I think you are missing something.

Vector starts, if I = 1 you go to step 33. Fine.
If I=2 you go to step 4. But that's kind of redundant because if I is not 2, you'll just continue to step 4 anyway
You go to step 7 if there's no available agents, which routes you out of the vector or you go to step 33 that disconnects after a message.

I read that as a typical call center vector. If a global system variable I = 1, then there's a fire drill.
step 33 says "extenuating circumstances do not allow us to take your call".

Otherwise, if you have no available agents, you route to 7065
If you do have available agents, you disconnect after a message.

If does seem a little weird. Usually you'd disconnect/voicemail/do something else if you DON'T have available agents. You don't normally terminate the call when you DO have them available.

And then the vector is named "Main Attendant". Well, why would my "Main Attendant" vector disconnect you after a message if there's 1 or more people available in skill 7.

Your right, as configured, the other steps are not useable. Like the loop from step 12 to step 18 of going back to step 12 - so if you enter 0 you loop forever.

It looks like someone hack and slashed this vector over time and maybe step 4 sometimes says go to step 12 if available agents in skill 7 <1 - who knows.

I'd check what skill 7 is for - hunt group name. I'd list agent skill 7 to see who belongs to it and I'd get those announcements and listen to them and try to see what the menu is steering the caller to do to figure out what it's doing.

But yes, you have a puzzle. That I can confirm.

 
Thank you! I was creating a visio doc of the routing (I like to see call flows) and made a note to remove step 3 which is pointless. It is set up to route calls to our main attendant. If no one is signed on in skill 7 (one of the two attendants) it transfers to 7065. 7065 is a hunt group that routes into our customer service group so that part is right and makes sense to me. And I know you can route to other vectors & steps from within a vector step as well, but so far haven't found that. (But not 100% I have the correct commands to find those either.)
 
It looks like you stopped using the attendants then.

Because it goes to step 7 if there are no available people in skill 7

But if there are available people, it continues to step 5 and disconnects after a message.

If you planned on using people in skill 7, wouldn't it make more sense to have step 5 queue the call to skill 7?
 
I agree...it is not they way I would have done it. And, further investigation, I think someone made some random changes without checking everything. I found another vector that points to this one, but it goes to step 27 which loops to a message that is, according to this routing, supposed to collect 1 digit, but that message is completely informational and does not give an option for any digits to be collected.
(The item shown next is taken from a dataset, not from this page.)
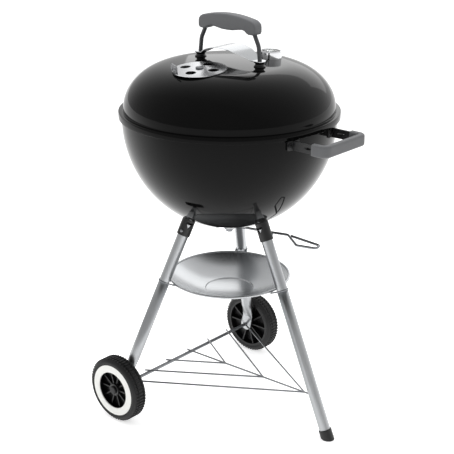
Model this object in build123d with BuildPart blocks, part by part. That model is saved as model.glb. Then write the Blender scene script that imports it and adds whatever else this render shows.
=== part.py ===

Seems there are a lot of things wrong with this routing. I am just surprised no one has complained about issues (I have been here 3 years and no one has said anything since I have been here - at least not to me and no one else still here knows anything about call routing). I will do more investigation and testing before I mess with it, but it certainly seems half baked to me.
 
Maybe it's the main attendant for a number of an office that you guys closed and took out of the yellow pages and a few people still have pinned on a post it on a cubicle wall.